Brief: Repeat, please, only the lines from the top of the data down to the line with "# The origin"; include both of those lines.
[Start Information supplied]
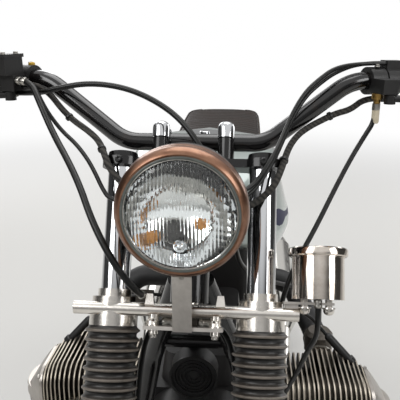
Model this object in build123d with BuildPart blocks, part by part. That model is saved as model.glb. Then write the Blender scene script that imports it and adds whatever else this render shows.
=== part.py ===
from build123d import *
from math import cos, radians, sin, tan
import os

os.makedirs("parts", exist_ok=True)

# A flat-twin custom roadster on its centre stand, in millimetres and degrees.
# +X is the rider's left, -Y is forward, +Z is up, and the floor is z = 0.
# The origin is on the floor, halfway between the two tyres' outer ends.

# Wheels and stance
wheelbase = 1465.0
front_tyre_radius = 331.0
front_tyre_width = 100.0
rear_tyre_radius = 325.0
rear_tyre_width = 112.0
rear_lift = 20.0

# Clearances
seat_gap = 0.2
face_gap = 0.3
running_gap = 0.08

# Fork and steering head
rake = 27.5
fork_spacing = 196.0
fork_setback = 35.0
steering_setback = 70.0
stanchion_radius = 19.25
slider_radius = 29.0
gaiter_radius = 36.0
slider_top = 240.0
lower_bridge_bottom = 498.0
lower_bridge_height = 17.0
upper_bridge_bottom = 700.0
upper_bridge_height = 12.0
head_tube_radius = 27.0
stem_radius = 13.0

# Handlebar, headlight and gauge
bar_radius = 12.7
bar_bore = 10.7
bar_half_length = 400.0
grip_radius = 17.0
riser_spacing = 92.0
riser_radius = 11.5
headlight_radius = 79.5
gauge_radius = 35.0
gauge_height = 62.0

# Engine
axle_to_cylinders = 599.5
cylinder_stagger = 17.0
cylinder_z = 392.0
crankcase_half_width = 105.0
fin_pitch = 10.0
fin_thickness = 2.6
barrel_radius = 56.0
barrel_length = 112.0
head_length = 108.0

# Frame and stand
frame_tube_radius = 16.0
rail_radius = 12.0
backbone_radius = 24.0
cradle_x = 125.0
cradle_z = 215.0
stand_leg_radius = 14.0

front_y = -(wheelbase + rear_tyre_radius - front_tyre_radius) / 2
rear_y = front_y + wheelbase
front_axle_centre = Vector(0, front_y, front_tyre_radius)
rear_axle_centre = Vector(0, rear_y, rear_tyre_radius + rear_lift)
cylinder_y = front_y + axle_to_cylinders

# The fork's own plane: local x is across, y is back and z runs up along the tubes.
fork = Plane(
    origin=front_axle_centre,
    x_dir=(1, 0, 0),
    z_dir=(0, sin(radians(rake)), cos(radians(rake))),
)
fork_x = fork_spacing / 2
tube_places = ((-fork_x, fork_setback), (fork_x, fork_setback))
sides = (1, -1)


def on_fork(across, back, along):
    """A point in the fork's own directions, from the front axle's centre."""
    return fork.from_local_coords((across, back, along))


def tube(points, radius, bends, bore=0.0):
    """A round tube along straight runs that tangent arcs join."""
    with BuildPart() as piece:
        with BuildLine() as route:
            FilletPolyline(*points, radius=bends)
        with BuildSketch(Plane(origin=route.line @ 0, z_dir=route.line % 0)):
            Circle(radius)
            if bore:
                Circle(bore, mode=Mode.SUBTRACT)
        sweep()
    return piece.part


def straight(start, end, radius):
    """A round bar between two points."""
    along = Vector(*end) - Vector(*start)
    with BuildPart() as piece:
        with BuildSketch(Plane(origin=start, z_dir=along)):
            Circle(radius)
        extrude(amount=along.length)
    return piece.part


def cable(name, points, radius):
    """A cable along its route, with each bend as easy as its two runs allow."""
    route = [Vector(*point) for point in points]
    bends = []
    for before, corner, after in zip(route, route[1:], route[2:]):
        turn = radians((corner - before).get_angle(after - corner))
        shorter = min((corner - before).length, (after - corner).length)
        bends.append(0.45 * shorter / tan(turn / 2))
    print(name, "bend radii", [round(bend) for bend in bends])
    return tube(route, radius, bends)


def cross_bar(half, y, z, radius):
    """A round bar along X across the centre plane."""
    return straight((-half, y, z), (half, y, z), radius)


# Wheels: a tyre, and a spoked rim with its hub, about an axle along X.
spoke_count = 36
spoke_radius = 2.0
axle_radius = 10.0
axle_bore = 6.0
rim_thickness = 3.3
rim_lip = 12.0
well_depth = 16.0
tread_depth = 13.0

# name, axle centre, tyre radius, tyre width, bead radius, rim half width,
# hub outline as (x, radius), then each side's flange as (x, radius)
wheels = (
    (
        "front", front_axle_centre, front_tyre_radius, front_tyre_width,
        front_tyre_radius - 89.7, front_tyre_width * 0.36,
        ((-52.3, 40), (-36, 40), (-33, 50), (-27, 50), (-24, 30),
         (24, 30), (27, 50), (33, 50), (36, 40), (52.3, 40)),
        ((-30, 46), (30, 46)),
    ),
    (
        "rear", rear_axle_centre, rear_tyre_radius, rear_tyre_width,
        rear_tyre_radius - 96.4, rear_tyre_width * 0.36,
        ((-46, 100), (-40, 106), (-33, 106), (-28, 98), (-22, 60), (-10, 34),
         (24, 34), (29, 54), (35, 54), (38, 42), (50, 42)),
        ((-36.5, 102), (32, 50)),
    ),
)


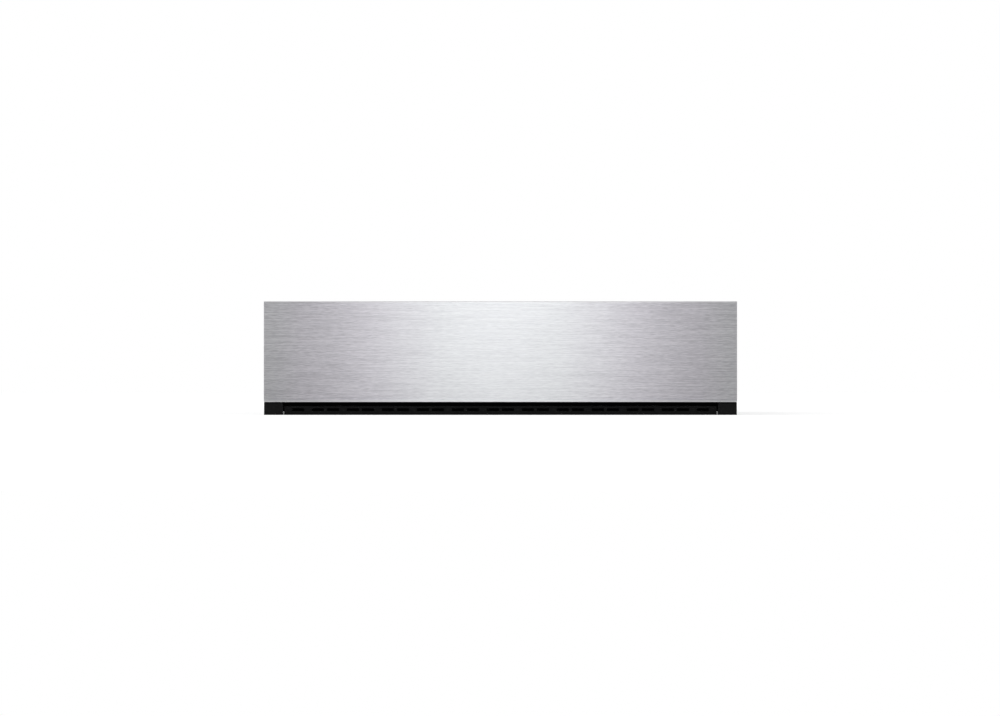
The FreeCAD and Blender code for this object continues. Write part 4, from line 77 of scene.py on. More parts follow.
# Studio: the floor's disc, what the rays see of it and of the walls, and the lamps
FLOOR_RADIUS = 6.0
FLOOR_SIDES = 96
FLOOR_COLOUR = (0.7, 0.7, 0.7)
NEAR_GLOW, FAR_GLOW = 0.5, 0.62
NEAR_FLOOR, FAR_FLOOR = 0.5, 2.2
NEAR_GLOSS = 0.12
WALL_LIGHT = 0.55
CEILING = 0.6
CEILING_FROM = 0.1
DARK_SIDE = 0.05
DARK_FROM, DARK_TO = 0.5, 0.85
FRONT_BOX_AWAY = 1.2
FRONT_BOX_HEIGHT, FRONT_BOX_AIM = 0.46, 0.26
FRONT_BOX_SIZE = 0.34, 1.1
FRONT_BOX_BRIGHTNESS = 2.32
FRONT_TINT = (0.975, 1.0, 0.995)
FRONT_BOX_SPARES = "lid_glass", "control_glass", "hinge_arms", "lid_handle"
# Place, size and brightness of the lamps that aim at the object's middle
SOFT_BOXES = {
    "key_box": ((-1.8, -1.0, 2.2), (2.0, 2.0), 1.5),
    "fill_box": ((2.2, 0.6, 1.5), (2.0, 1.6), 0.7),
    "back_box": ((-0.6, 2.4, 1.5), (2.0, 1.4), 0.5),
}

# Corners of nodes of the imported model, where other shapes follow them
panel_low, panel_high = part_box("front_panel")
bar_low, bar_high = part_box("sealing_bar")
band_low, band_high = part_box("heating_band")
handle_low, handle_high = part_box("lid_handle")
deck_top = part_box("deck")[1].z


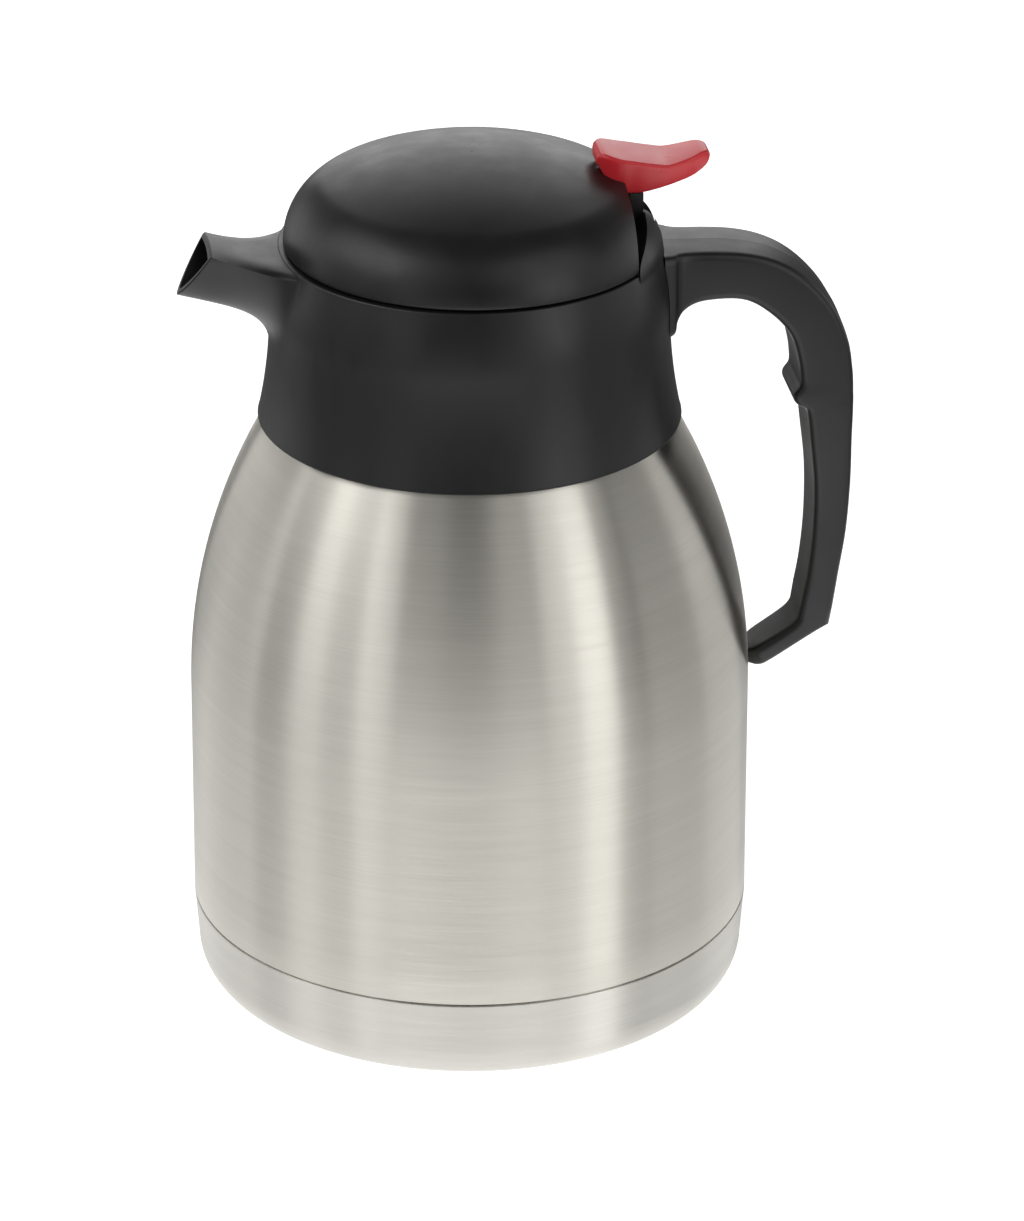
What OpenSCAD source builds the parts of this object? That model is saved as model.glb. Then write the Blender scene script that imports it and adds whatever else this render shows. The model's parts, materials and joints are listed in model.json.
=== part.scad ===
// Vacuum-insulated jug with a moulded collar, spout and handle, and a flip lid
// that tips open when the thumb lever above the handle is pressed.
// Frame: origin at the middle of the base, +Z up, handle towards +X, spout towards -X.

/* [Steel body] */
// Largest outer radius of the steel body
body_r = 73.8; // [70:0.1:77]
// Height of the seam between base cup and shell
seam_z = 24; // [18:0.5:30]
// Height where the shoulder starts to curve in
shoulder_z = 85; // [80:1:88]
// Height where the long shoulder curve ends
shoulder_top_z = 163.1; // [162.8:0.1:163.4]
// Radius of the body where the long shoulder curve ends
shoulder_top_r = 51.7; // [51.5:0.1:51.8]
// Radius of the tight curve between shoulder and neck
turn_r = 22; // [21.5:0.1:22.5]
// Outer radius of the steel neck
neck_r = 38; // [37.6:0.1:38.4]
// Height of the top of the steel neck
neck_top_z = 184; // [183.5:0.1:184.2]
// Thickness of the outer steel sheet
shell_wall = 0.6; // [0.4:0.1:0.8]
// Thickness of the inner steel sheet
flask_wall = 0.5; // [0.4:0.1:0.7]
// Vacuum space between the two steel walls
vacuum_gap = 7; // [6:0.1:7.6]
// Vacuum space at the neck
neck_gap = 1.4; // [1:0.1:1.8]

/* [Base cup] */
// How much narrower the cup is just above its rounded corner than at the seam
base_taper = 1; // [0.4:0.1:2]
// Radius of the rounded corner of the cup
base_corner_r = 11; // [8:0.5:13]
// Visible gap between cup and shell
seam_gap = 0.5; // [0.3:0.1:0.8]
// Depth of the cup that the shell's spigot fills
spigot_h = 7; // [5:0.5:9]
// Outer radius of the ring pressed into the underside
foot_r = 54; // [45:1:57]
// Width of the ring pressed into the underside
foot_w = 9; // [6:0.5:14]
// Depth of the ring pressed into the underside
foot_h = 1.4; // [0.8:0.1:2.5]

/* [Collar] */
// Height of the collar's lower edge
collar_z = 160.5; // [160:0.1:161.5]
// Height of the collar's rim
rim_z = 208; // [207.8:0.1:208.2]
// Height of the collar's waist
waist_z = 190; // [188:0.5:192]
// Outer radius of the collar's waist
waist_r = 52; // [51.8:0.1:52.4]
// Thickness of the skirt's lower edge
skirt_edge = 1.9; // [1.5:0.1:2.4]
// Radius of the taper above the waist, in side view
taper_r = 66; // [62:1:72]
// Inner radius of the collar's skirt
skirt_inner_r = 49.8; // [49.4:0.1:50]
// Inner radius of the pouring chamber
chamber_r = 46.6; // [46.2:0.1:47]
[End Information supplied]
Solution for this exercise:
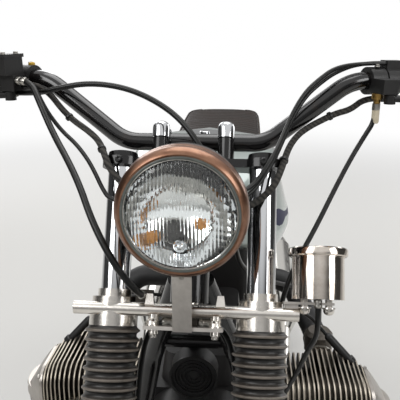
Model this object in build123d with BuildPart blocks, part by part. That model is saved as model.glb. Then write the Blender scene script that imports it and adds whatever else this render shows.
=== part.py ===
from build123d import *
from math import cos, radians, sin, tan
import os

os.makedirs("parts", exist_ok=True)

# A flat-twin custom roadster on its centre stand, in millimetres and degrees.
# +X is the rider's left, -Y is forward, +Z is up, and the floor is z = 0.
# The origin is on the floor, halfway between the two tyres' outer ends.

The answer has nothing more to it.